- _WHAT IS BEING ASKED_
Return all the data, word for word.

— start —

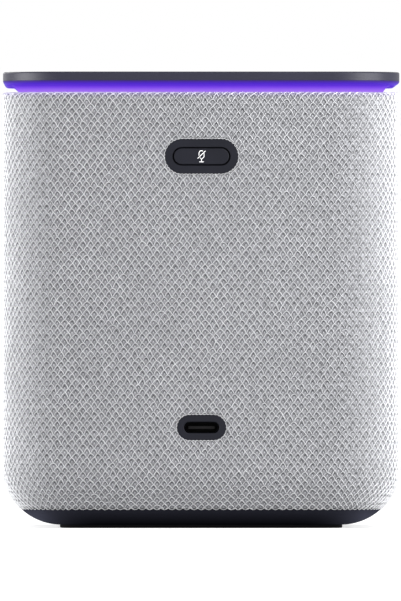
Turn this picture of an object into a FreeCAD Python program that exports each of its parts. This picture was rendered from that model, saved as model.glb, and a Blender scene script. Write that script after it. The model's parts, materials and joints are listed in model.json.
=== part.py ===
"""Smart display: a fabric-covered tabletop unit, built as an assembly of separate pieces.

Millimetres, +Z up, origin at the middle of the underside. The screen faces -Y; the mute button
and the power socket face +Y. Every size lives in the spreadsheet, and sketches are bound to it.
"""

import FreeCAD, Part
import math
import os
from types import SimpleNamespace

import Sketcher

Vector = FreeCAD.Vector
Constraint = Sketcher.Constraint

DIMENSIONS = {
    # outer form
    "body_half": 51.0,
    "corner_radius": 17.0,
    "bowl_radius": 15.0,
    "bowl_bottom": 0.85,
    "seam_height": 4.82,
    "shoulder_height": 111.7,
    "shoulder_radius": 0.7,
    "total_height": 117.0,
    "fabric_thick": 0.9,
    "fabric_fold": 5.1,
    "skin_gap": 0.05,
    # rubber foot and base
    "foot_half": 36.3,
    "foot_corner": 6.0,
    "foot_recess": 0.5,
    "foot_fillet": 0.35,
    "foot_groove": 0.3,
    "base_floor_top": 3.05,
    "base_post_radius": 4.0,
    "base_spigot_inset": 10.9,
    "base_spigot_thick": 2.0,
    "case_screw_pitch": 28.0,
    # housing, gasket and deck
    "wall_thick": 2.15,
    "housing_bottom": 5.0,
    "floor_bottom": 6.5,
    "floor_thick": 2.0,
    "floor_inset": 5.5,
    "floor_boss_height": 5.0,
    "ledge_bottom": 105.5,
    "ledge_top": 107.05,
    "ledge_inset": 6.0,
    "gasket_thick": 0.6,
    "deck_top": 110.75,
    "deck_opening": 30.0,
    "deck_screw_pitch": 41.5,
    "deck_post_radius": 3.6,
    "deck_post_height": 13.0,
    # lamp ring and top plate
    "plate_bottom": 114.8,
    "plate_inset": 0.1,
    "plate_fillet": 0.45,
    "lip_drop": 1.1,
    "lip_inset": 2.5,
    "cove_inset": 4.4,
    "guide_leg_inset": 6.2,
    "guide_root_inset": 13.5,
    "lamp_clearance": 113.2,
    "lamp_board_inset": 7.0,
    "lamp_board_width": 5.5,
    "lamp_board_thick": 1.0,
    "lamp_length": 3.2,
    "lamp_width": 2.8,
    "lamp_height": 1.1,
    "lamp_pitch": 13.5,
    # microphones
    "mic_board_side": 44.0,
    "mic_board_bottom": 113.3,
    "mic_board_thick": 1.0,
    "mic_pitch": 18.0,
    "mic_hole_radius": 0.55,
    "mic_length": 3.5,
    "mic_width": 2.65,
    "mic_height": 0.98,
    # screen
    "screen_centre": 62.5,
    "bezel_width": 64.0,
    "bezel_height": 82.0,
    "bezel_corner": 9.2,
    "bezel_rim": 1.05,
    "bezel_back": 47.6,
    "bezel_ledge": 49.7,
    "glass_width": 61.6,
    "glass_height": 79.6,
    "glass_corner": 8.0,
    "glass_thick": 1.1,
    "glass_step": 0.15,
    "panel_width": 57.4,
    "panel_height": 76.9,
    "panel_thick": 1.15,
    "backlight_thick": 0.8,
    "frame_width": 72.0,
    "frame_height": 85.0,
    "frame_thick": 1.0,
    "frame_screw_across": 34.0,
    "frame_screw_up": 30.0,
    "ribbon_width": 24.0,
    "ribbon_slot": 2.4,
    "ribbon_drop": 37.5,
    "ribbon_end": -25.5,
    # main board
    "board_width": 64.0,
    "board_height": 70.0,
    "board_thick": 1.2,
    "board_screw_across": 29.0,
    "board_screw_up": 32.0,
    "standoff_radius": 2.4,
    "standoff_height": 4.0,
    "shield_side": 27.0,
    "shield_height": 2.2,
    "shield_across": 6.0,
    "shield_up": 8.0,
    "sink_side": 33.0,
    "sink_base": 1.8,
    "sink_fin_height": 6.0,
    "sink_fin_thick": 1.0,
    "sink_fin_pitch": 4.0,
    # mute button
    "mute_height": 95.3,
    "mute_bezel_width": 18.8,
    "mute_bezel_height": 8.87,
    "mute_hole_width": 14.9,
    "mute_hole_height": 4.8,
    "mute_cap_width": 14.1,
    "mute_cap_height": 4.1,
    "mute_cap_face": 50.92,
    "mute_cap_back": 48.0,
    "mute_flange_thick": 0.85,
    "mute_post_end": 44.9,
    "mute_post_radius": 1.2,
    "insert_back": 47.0,
    "insert_flange": 47.82,
    "switch_side": 6.2,
    "switch_face": 43.8,
    "switch_back": 40.6,
    "plunger_radius": 1.4,
    "plunger_back": 43.3,
    "small_board_thick": 1.0,
    "button_board_width": 32.0,
    "button_board_height": 9.0,
    "button_post_across": 13.6,
    # power socket
    "port_height": 25.9,
    "port_bezel_width": 12.6,
    "port_bezel_height": 6.43,
    "port_hole_width": 9.1,
    "port_hole_height": 2.9,
    "socket_width": 8.94,
    "socket_height": 3.16,
    "socket_metal": 0.3,
    "socket_face": 49.85,
    "socket_back": 42.6,
    "tongue_width": 6.69,
    "tongue_thick": 0.7,
    "tongue_face": 49.3,
    "socket_board_width": 20.0,
    "socket_board_front": 28.0,
    "socket_board_rear": 46.4,
    "socket_post_across": 7.0,
    "socket_post_forward": 31.0,
    # sound
    "sound_height": 61.0,
    "grille_radius": 26.0,
    "grille_thick": 0.95,
    "grille_hole_radius": 1.1,
    "grille_ring_pitch": 4.3,
    "window_radius": 24.2,
    "side_grille_radius": 24.0,
    "side_window_radius": 22.2,
    "driver_face": 47.3,
    "driver_flange_thick": 1.2,
    "driver_radius": 26.6,
    "driver_ear_pitch": 20.5,
    "driver_ear_radius": 3.2,
    "terminal_width": 10.0,
    "terminal_height": 4.5,
    "terminal_drop": 27.2,
    "basket_back": 33.6,
    "basket_bore": 10.5,
    "basket_seat": 45.0,
    "magnet_radius": 18.5,
    "magnet_bore": 10.0,
    "magnet_front": 31.0,
    "magnet_back": 23.0,
    "washer_bore": 9.2,
    "yoke_back": 20.0,
    "pole_radius": 7.9,
    "coil_inner": 8.25,
    "coil_outer": 8.85,
    "coil_back": 28.5,
    "neck_height": 37.0,
    "rim_height": 44.9,
    "rim_radius": 20.6,
    "paper_thick": 0.5,
    "roll_radius": 1.4,
    "roll_thick": 0.4,
    "radiator_plate_radius": 17.6,
    "radiator_roll_radius": 2.0,
    # fasteners
    "case_screw_radius": 1.2,
    "case_screw_length": 7.0,
    "case_head_radius": 2.25,
    "case_head_height": 1.6,
    "small_screw_radius": 0.95,
    "small_screw_length": 3.2,
    "small_head_radius": 1.85,
    "small_head_height": 1.2,
    "screw_play": 0.1,
    # wiring
    "lead_radius": 0.8,
    "ribbon_thick": 0.3,
}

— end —

- _ANSWER TO THE TASK_
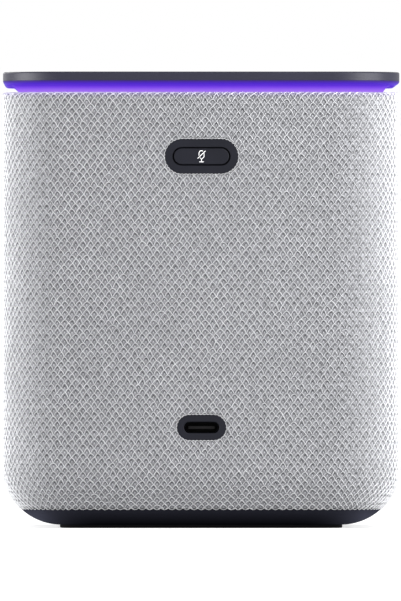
Turn this picture of an object into a FreeCAD Python program that exports each of its parts. This picture was rendered from that model, saved as model.glb, and a Blender scene script. Write that script after it. The model's parts, materials and joints are listed in model.json.
=== part.py ===
"""Smart display: a fabric-covered tabletop unit, built as an assembly of separate pieces.

Millimetres, +Z up, origin at the middle of the underside. The screen faces -Y; the mute button
and the power socket face +Y. Every size lives in the spreadsheet, and sketches are bound to it.
"""

import FreeCAD, Part
import math
import os
from types import SimpleNamespace

import Sketcher

Vector = FreeCAD.Vector
Constraint = Sketcher.Constraint

DIMENSIONS = {
    # outer form
    "body_half": 51.0,
    "corner_radius": 17.0,
    "bowl_radius": 15.0,
    "bowl_bottom": 0.85,
    "seam_height": 4.82,
    "shoulder_height": 111.7,
    "shoulder_radius": 0.7,
    "total_height": 117.0,
    "fabric_thick": 0.9,
    "fabric_fold": 5.1,
    "skin_gap": 0.05,
    # rubber foot and base
    "foot_half": 36.3,
    "foot_corner": 6.0,
    "foot_recess": 0.5,
    "foot_fillet": 0.35,
    "foot_groove": 0.3,
    "base_floor_top": 3.05,
    "base_post_radius": 4.0,
    "base_spigot_inset": 10.9,
    "base_spigot_thick": 2.0,
    "case_screw_pitch": 28.0,
    # housing, gasket and deck
    "wall_thick": 2.15,
    "housing_bottom": 5.0,
    "floor_bottom": 6.5,
    "floor_thick": 2.0,
    "floor_inset": 5.5,
    "floor_boss_height": 5.0,
    "ledge_bottom": 105.5,
    "ledge_top": 107.05,
    "ledge_inset": 6.0,
    "gasket_thick": 0.6,
    "deck_top": 110.75,
    "deck_opening": 30.0,
    "deck_screw_pitch": 41.5,
    "deck_post_radius": 3.6,
    "deck_post_height": 13.0,
    # lamp ring and top plate
    "plate_bottom": 114.8,
    "plate_inset": 0.1,
    "plate_fillet": 0.45,
    "lip_drop": 1.1,
    "lip_inset": 2.5,
    "cove_inset": 4.4,
    "guide_leg_inset": 6.2,
    "guide_root_inset": 13.5,
    "lamp_clearance": 113.2,
    "lamp_board_inset": 7.0,
    "lamp_board_width": 5.5,
    "lamp_board_thick": 1.0,
    "lamp_length": 3.2,
    "lamp_width": 2.8,
    "lamp_height": 1.1,
    "lamp_pitch": 13.5,
    # microphones
    "mic_board_side": 44.0,
    "mic_board_bottom": 113.3,
    "mic_board_thick": 1.0,
    "mic_pitch": 18.0,
    "mic_hole_radius": 0.55,
    "mic_length": 3.5,
    "mic_width": 2.65,
    "mic_height": 0.98,
    # screen
    "screen_centre": 62.5,
    "bezel_width": 64.0,
    "bezel_height": 82.0,
    "bezel_corner": 9.2,
    "bezel_rim": 1.05,
    "bezel_back": 47.6,
    "bezel_ledge": 49.7,
    "glass_width": 61.6,
    "glass_height": 79.6,
    "glass_corner": 8.0,
    "glass_thick": 1.1,
    "glass_step": 0.15,
    "panel_width": 57.4,
    "panel_height": 76.9,
    "panel_thick": 1.15,
    "backlight_thick": 0.8,
    "frame_width": 72.0,
    "frame_height": 85.0,
    "frame_thick": 1.0,
    "frame_screw_across": 34.0,
    "frame_screw_up": 30.0,
    "ribbon_width": 24.0,
    "ribbon_slot": 2.4,
    "ribbon_drop": 37.5,
    "ribbon_end": -25.5,
    # main board
    "board_width": 64.0,
    "board_height": 70.0,
    "board_thick": 1.2,
    "board_screw_across": 29.0,
    "board_screw_up": 32.0,
    "standoff_radius": 2.4,
    "standoff_height": 4.0,
    "shield_side": 27.0,
    "shield_height": 2.2,
    "shield_across": 6.0,
    "shield_up": 8.0,
    "sink_side": 33.0,
    "sink_base": 1.8,
    "sink_fin_height": 6.0,
    "sink_fin_thick": 1.0,
    "sink_fin_pitch": 4.0,
    # mute button
    "mute_height": 95.3,
    "mute_bezel_width": 18.8,
    "mute_bezel_height": 8.87,
    "mute_hole_width": 14.9,
    "mute_hole_height": 4.8,
    "mute_cap_width": 14.1,
    "mute_cap_height": 4.1,
    "mute_cap_face": 50.92,
    "mute_cap_back": 48.0,
    "mute_flange_thick": 0.85,
    "mute_post_end": 44.9,
    "mute_post_radius": 1.2,
    "insert_back": 47.0,
    "insert_flange": 47.82,
    "switch_side": 6.2,
    "switch_face": 43.8,
    "switch_back": 40.6,
    "plunger_radius": 1.4,
    "plunger_back": 43.3,
    "small_board_thick": 1.0,
    "button_board_width": 32.0,
    "button_board_height": 9.0,
    "button_post_across": 13.6,
    # power socket
    "port_height": 25.9,
    "port_bezel_width": 12.6,
    "port_bezel_height": 6.43,
    "port_hole_width": 9.1,
    "port_hole_height": 2.9,
    "socket_width": 8.94,
    "socket_height": 3.16,
    "socket_metal": 0.3,
    "socket_face": 49.85,
    "socket_back": 42.6,
    "tongue_width": 6.69,
    "tongue_thick": 0.7,
    "tongue_face": 49.3,
    "socket_board_width": 20.0,
    "socket_board_front": 28.0,
    "socket_board_rear": 46.4,
    "socket_post_across": 7.0,
    "socket_post_forward": 31.0,
    # sound
    "sound_height": 61.0,
    "grille_radius": 26.0,
    "grille_thick": 0.95,
    "grille_hole_radius": 1.1,
    "grille_ring_pitch": 4.3,
    "window_radius": 24.2,
    "side_grille_radius": 24.0,
    "side_window_radius": 22.2,
    "driver_face": 47.3,
    "driver_flange_thick": 1.2,
    "driver_radius": 26.6,
    "driver_ear_pitch": 20.5,
    "driver_ear_radius": 3.2,
    "terminal_width": 10.0,
    "terminal_height": 4.5,
    "terminal_drop": 27.2,
    "basket_back": 33.6,
    "basket_bore": 10.5,
    "basket_seat": 45.0,
    "magnet_radius": 18.5,
    "magnet_bore": 10.0,
    "magnet_front": 31.0,
    "magnet_back": 23.0,
    "washer_bore": 9.2,
    "yoke_back": 20.0,
    "pole_radius": 7.9,
    "coil_inner": 8.25,
    "coil_outer": 8.85,
    "coil_back": 28.5,
    "neck_height": 37.0,
    "rim_height": 44.9,
    "rim_radius": 20.6,
    "paper_thick": 0.5,
    "roll_radius": 1.4,
    "roll_thick": 0.4,
    "radiator_plate_radius": 17.6,
    "radiator_roll_radius": 2.0,
    # fasteners
    "case_screw_radius": 1.2,
    "case_screw_length": 7.0,
    "case_head_radius": 2.25,
    "case_head_height": 1.6,
    "small_screw_radius": 0.95,
    "small_screw_length": 3.2,
    "small_head_radius": 1.85,
    "small_head_height": 1.2,
    "screw_play": 0.1,
    # wiring
    "lead_radius": 0.8,
    "ribbon_thick": 0.3,
}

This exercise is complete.